**EXERCISE PROMPT:** All lines from the one with "Write the OpenSCAD" through the one with "housing's front face.", and only those, are to be reproduced exactly, both ends included.

Object modeling scripts:
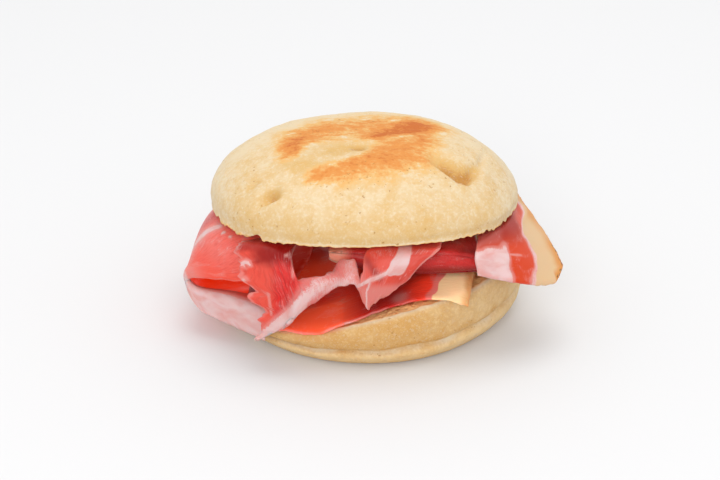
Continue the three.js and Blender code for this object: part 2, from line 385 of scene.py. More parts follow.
def make_slice(name, node, guides, spacing, ragged, curl, pale_edge, marbling, seed, torn=np.zeros_like):
    """ragged is (depth, size) at the first and last guide, the start and the end; curl is (height,
    size); marbling paints the masks; torn tells how far down the start is torn away."""
    guides = np.asarray(guides, float)
    width, length = side_length(guides, True), side_length(guides, False)
    sheet = bmesh.new()
    uv = sheet.loops.layers.uv.new("surface")
    weight = sheet.verts.layers.deform.new("thickness")
    steps = (round(width / spacing), round(length / spacing))
    bmesh.ops.create_grid(sheet, x_segments=steps[0], y_segments=steps[1], size=0.5)
    flat = np.array([vert.co for vert in sheet.verts]) + 0.5
    across, down = flat[:, 0], flat[:, 1]
    start = torn(across)
    along = start + (1 - start) * down
    smooth = surface_over(guides, across, along)
    normals = normals_of(sheet, smooth)
    offset = seat(smooth, normals, node) - smooth

    height = length * (1 - start)
    low_end, high_end = 0 * across, 0 * across + 1
    sides = [(across * width, low_end, along), ((1 - across) * width, high_end, along),
             (down * height, across, start), ((1 - down) * height, across, high_end)]
    first, last, top, foot = pull_in(guides, sides, ragged, seed)
    edge_across = across + (first - last) / width
    edge_along = along + (top - foot) / length
    points = surface_over(guides, edge_across, edge_along) + offset
    edge = np.minimum.reduce([side[0] for side in sides])
    curl_height, curl_size = curl
    wave = ruffle(smooth, curl_size, seed + 7) * (0.35 + 0.65 * (1 - ease(edge, 0, CURL_REACH)))
    points += normals * (curl_height * wave)[:, None]

    fat, rind, dark, warm = marbling(edge_across, edge_along, points)
    dried = pale_edge * (0.6 + 0.8 * ruffle(smooth, 3, seed + 9)) * (1 - ease(edge, 0.1, 0.8))
    fat = most(fat, dried * (rind < 0.05))
    masks = stack(fat, rind, dark, warm)
    thickness = THIN_EDGE + (1 - THIN_EDGE) * np.sqrt(ease(edge, 0, EDGE_TAPER))
    thickness *= LEAN_SHARE + (1 - LEAN_SHARE) * most(masks[:, 0], masks[:, 1])
    # a curl never takes the slice's surface out of its node's box
    low, high = box_of(node)
    reach = np.abs(normals) * (thickness * SLICE / 2)[:, None] + BOX_MARGIN
    points = np.clip(points, low + reach, high - reach)
    for vert, share in zip(sheet.verts, thickness):
        vert[weight][0] = float(share)
    for face in sheet.faces:
        for loop in face.loops:
            index = loop.vert.index
            loop[uv].uv = (across[index] * width * CM_PER_MM, along[index] * length * CM_PER_MM)

    piece = make_piece(name, node, sheet, points, "marbling", masks)
    piece.vertex_groups.new(name="thickness")
    solid = piece.modifiers.new("slice", "SOLIDIFY")
    solid.thickness = SLICE * MM
    solid.offset = 0
    solid.vertex_group = "thickness"
    print("grid", steps, "size in mm", round(width), round(length))
    return piece


print("thickness in fat and in lean, in mm:", SLICE, SLICE * LEAN_SHARE)

# %% [markdown]
# Seams of fat and strands are painted as strokes: the closer a point lies to a line through the
# given places, the stronger the stroke. What hangs at the front is almost upright, so there X
# and Z are enough to place them.

# %% Paint strokes
def stroke(points, line, width):
    """1 on a line through places in millimetres, fading over width; width may change along it."""
    line = np.asarray(line, float)
    widths = np.broadcast_to(np.asarray(width, float), len(line))
    strength = np.zeros(len(points))
    for a, b, width_a, width_b in zip(line, line[1:], widths, widths[1:]):
        share = np.clip((points - a) @ (b - a) / ((b - a) @ (b - a)), 0, 1)
        gap = np.linalg.norm(points - a - share[:, None] * (b - a), axis=1)
        strength = most(strength, bump(gap, width_a + (width_b - width_a) * share))
    return strength


print("half a width off a stroke:", stroke(np.array([[0.5, 2]]), [(0, 0), (0, 4)], 1))

# %% [markdown]
# Cured ham is a muscle cut across: lean made of fibres, seams of white fat, and on the outside
# more fat under a dried, browned rind. One shader group paints all of that from the masks stored
# on a slice. Noise moves the borders between lean and fat, so they never look drawn, and feeds
# the bump that catches the light. Its last output tells where light shines through the lean.

# %% The ham's marbling group
ham_group, given, result = new_group(
    "ham_marbling",
    {"Masks": "Color", "Warmth": "Float", "Surface": "Vector", "Lean": "Color", "Warm Lean": "Color",
     "Deep Lean": "Color", "Rind": "Color", "Fibre Contrast": "Float", "Vein Amount": "Float"},
    {"Color": "Color", "Roughness": "Float", "Height": "Float", "Glow": "Float"},
)
surface, warmth = given["Surface"], given["Warmth"]
masks = add(ham_group, "SeparateColor", _0=given["Masks"]).outputs
fibres = noise_node(stretch(surface, (24, 3.4, 1)), 1.0, 5.0, 0.5)
fine_fibres = noise_node(stretch(surface, (64, 9, 1)), 1.0, 3.0, 0.3)
strands = noise_node(stretch(surface, (9, 1.5, 1)), 1.0, 3.0, 0.8)
clouds = noise_node(surface, 2.4, 4.0, 0.5)
grain = noise_node(surface, 34.0, 3.0)

lean = mix(warmth, given["Lean"], given["Warm Lean"])
# where the lean is warm it was sliced along its fibres and looks smooth
fibrous = ramp(warmth, 1.2, 0.1)
contrast = times(given["Fibre Contrast"], fibrous)
deep_fibres = times(ramp(fibres, 0.42, 0.7), contrast)
pale_fibres = times(ramp(fine_fibres, 0.55, 0.75), times(contrast, 0.55))
lean = mix(ramp(clouds, 0.5, 0.72), lean, mix(0.22, lean, FAT_PINK))
lean = mix(deep_fibres, lean, given["Deep Lean"])
lean = mix(pale_fibres, lean, FAT_PINK)
# painted shade: the blue mask darkens the lean towards the colour of its fibres and shade
lean = mix(masks["Blue"], lean, given["Deep Lean"])
off_line = calculate("ABSOLUTE", calculate("SUBTRACT", strands, 0.5))
veins = times(ramp(off_line, 0.02, 0.003), ramp(clouds, 0.5, 0.62))
lean = mix(times(veins, given["Vein Amount"]), lean, FAT_WHITE)

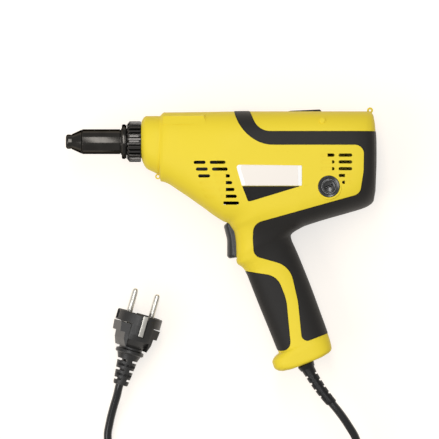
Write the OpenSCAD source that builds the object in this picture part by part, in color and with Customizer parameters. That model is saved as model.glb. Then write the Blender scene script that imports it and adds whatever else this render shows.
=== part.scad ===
// Mains-powered pop riveter: a moulded two-half housing with rubber inlays, a motor beside the
// spindle, a two-stage gear train that turns the spindle nut, and a draw screw that pulls the jaws.
// Millimetres. The tool lies on its right side, as on a table: +X runs along the spindle to the
// rear, +Y from the grip up to the spindle, +Z up from the table. The origin is under the middle
// of the tool. Shapes are built from a working point on the spindle at the housing's front face.

/* [Housing] */
// Length of the housing along the spindle
body_len = 187.5; // [184:0.5:194]
// Height of the housing's top over the spindle
body_top = 24.2; // [24:0.1:27]
// Full thickness of the housing at the motor, before its sides are flattened
body_w = 74; // [72:0.5:80]
// Thickness between the two flat sides
side_w = 71.2; // [69:0.1:72]
// Wall of the moulded halves
wall = 2.8; // [2.4:0.1:3.2]
// Thickness of the rubber inlays
rubber_t = 1.2; // [0.8:0.1:1.5]
// How far the rubber stands proud of the shell
rubber_proud = 0.35; // [0.1:0.05:0.8]
// Length of a ventilation slot's short side
slot_h = 2.3; // [1.6:0.1:3]
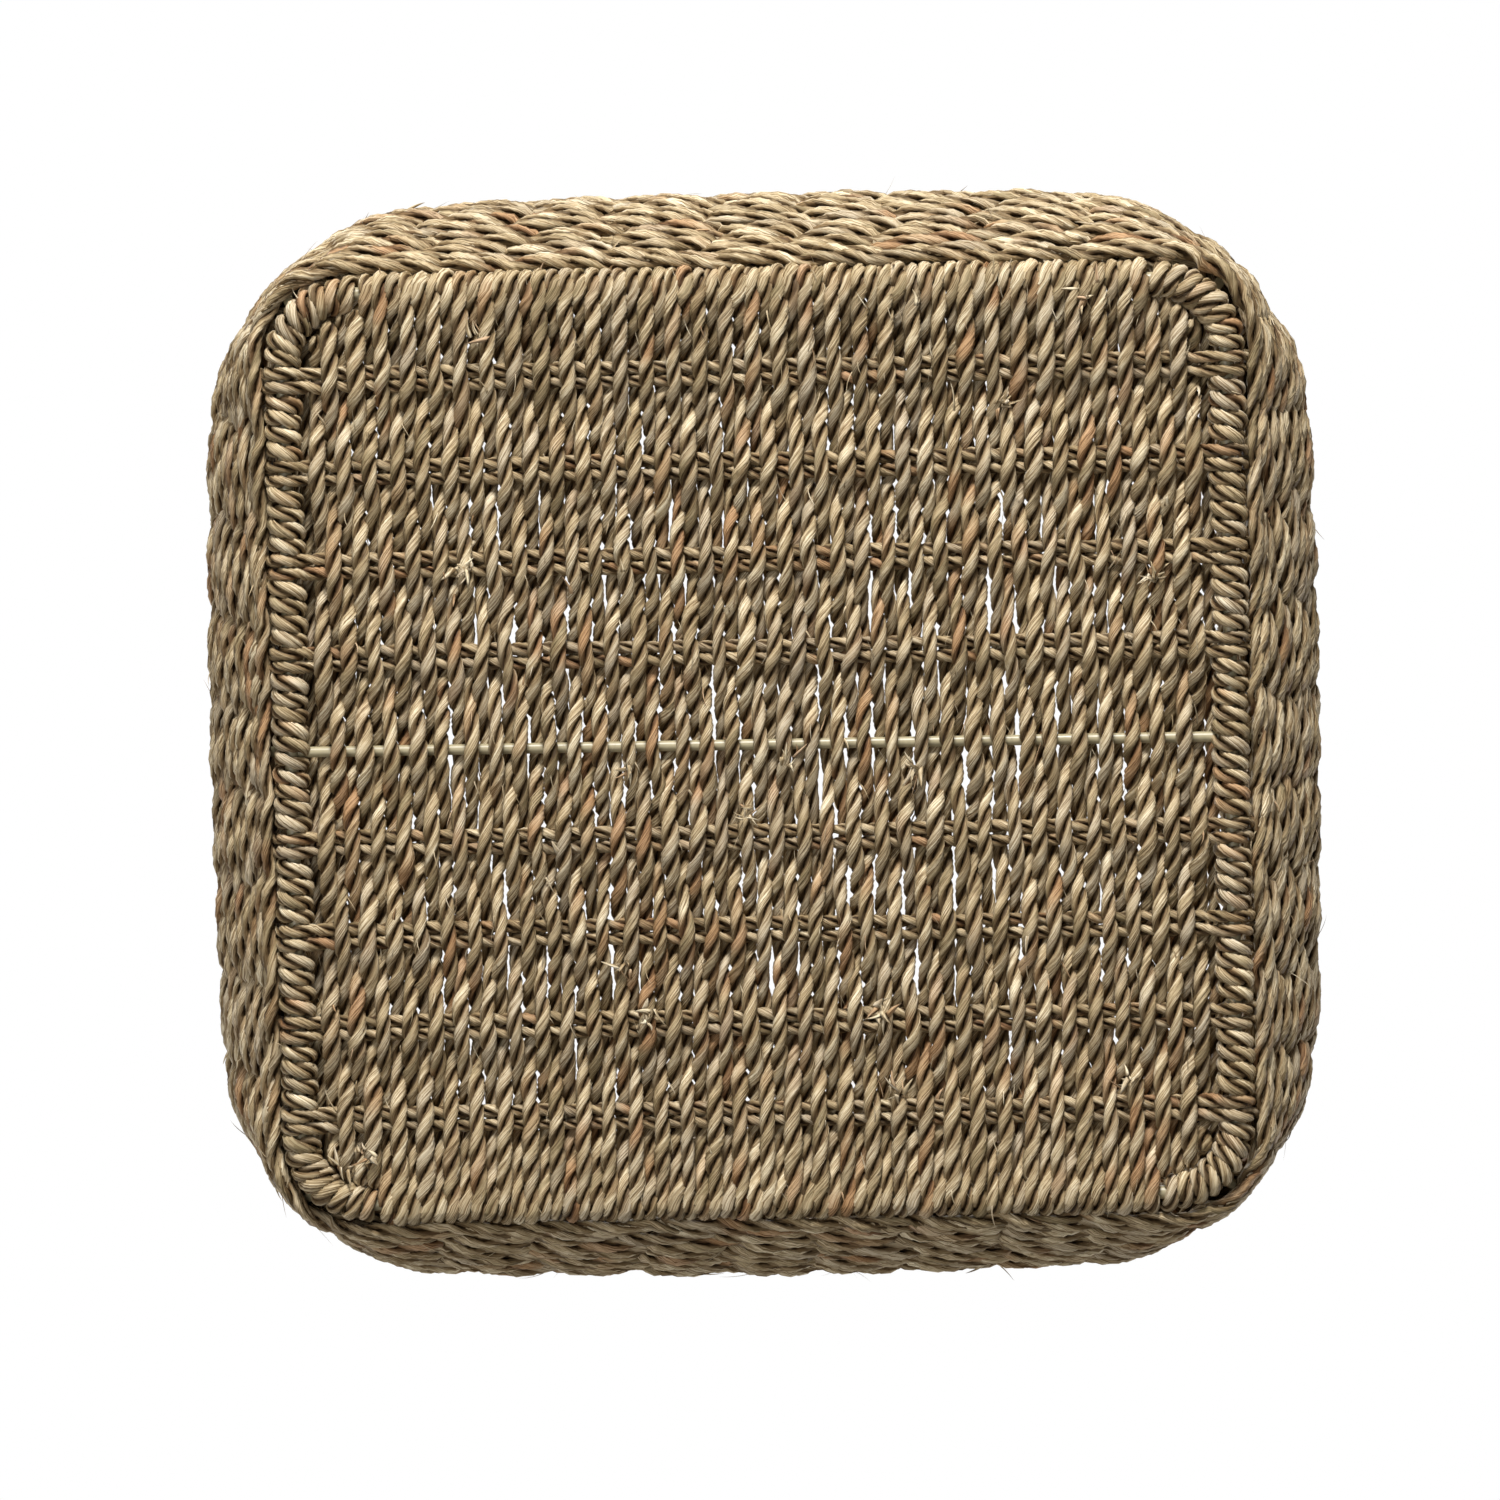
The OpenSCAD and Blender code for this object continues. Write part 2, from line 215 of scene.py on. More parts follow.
def fan(side, z, a):
    """Angle of the outward normal at a distance along a side, in radians."""
    flat = half_along(side, z) - corner_at(z)
    return np.sign(a) * np.arcsin(np.clip((np.abs(a) - flat) / corner_at(z), 0, 1))


def bow_along(side, z, a):
    """Bow of the wall at a distance along a side."""
    reach = half_along(side, z) - BOW_STOP * corner_at(z)
    return bow_at(z) * np.maximum(0, 1 - (a / reach) ** 2)


def wall(z, place):
    """Middle surface of the wall: points and outward normals. A whole-numbered place is a stake."""
    place = np.asarray(place, float) % BASKET_UNITS
    points = np.zeros((len(place), 2))
    normals = np.zeros((len(place), 2))
    r = corner_at(z)
    last = SIDE_STAKES * STAKE_PITCH
    for side in range(4):
        u = place - side * SIDE_UNITS
        here = (u >= 0) & (u < SIDE_UNITS)
        u = u[here]
        out, along = half_out(side, z), half_along(side, z)
        a = np.clip((u - SIDE_STAKES) * STAKE_PITCH, -last, last)
        b = fan(side, z, a)
        x = out - r * (1 - np.cos(b)) + bow_along(side, z, a)
        first, second = fan(side, z, last), math.pi / 2 - fan(side + 1, z, last)
        t1 = np.clip(u - 2 * SIDE_STAKES, 0, 1)
        t2 = np.clip(u - 2 * SIDE_STAKES - 1, 0, 1)
        g = first + (math.pi / 4 - first) * t1 + (second - math.pi / 4) * t2
        corner = u > 2 * SIDE_STAKES
        fade = bow_along(side, z, last) * (1 - t1) + bow_along(side + 1, z, last) * t2
        x = np.where(corner, out - r + (r + fade) * np.cos(g), x)
        y = np.where(corner, along - r + (r + fade) * np.sin(g), a)
        b = np.where(corner, g, b)
        c, s = round(math.cos(math.pi / 2 * side)), round(math.sin(math.pi / 2 * side))
        points[here] = np.column_stack([x * c - y * s, x * s + y * c])
        normals[here] = np.column_stack([np.cos(b) * c - np.sin(b) * s, np.cos(b) * s + np.sin(b) * c])
    return points, normals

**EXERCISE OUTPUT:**
Write the OpenSCAD source that builds the object in this picture part by part, in color and with Customizer parameters. That model is saved as model.glb. Then write the Blender scene script that imports it and adds whatever else this render shows.
=== part.scad ===
// Mains-powered pop riveter: a moulded two-half housing with rubber inlays, a motor beside the
// spindle, a two-stage gear train that turns the spindle nut, and a draw screw that pulls the jaws.
// Millimetres. The tool lies on its right side, as on a table: +X runs along the spindle to the
// rear, +Y from the grip up to the spindle, +Z up from the table. The origin is under the middle
// of the tool. Shapes are built from a working point on the spindle at the housing's front face.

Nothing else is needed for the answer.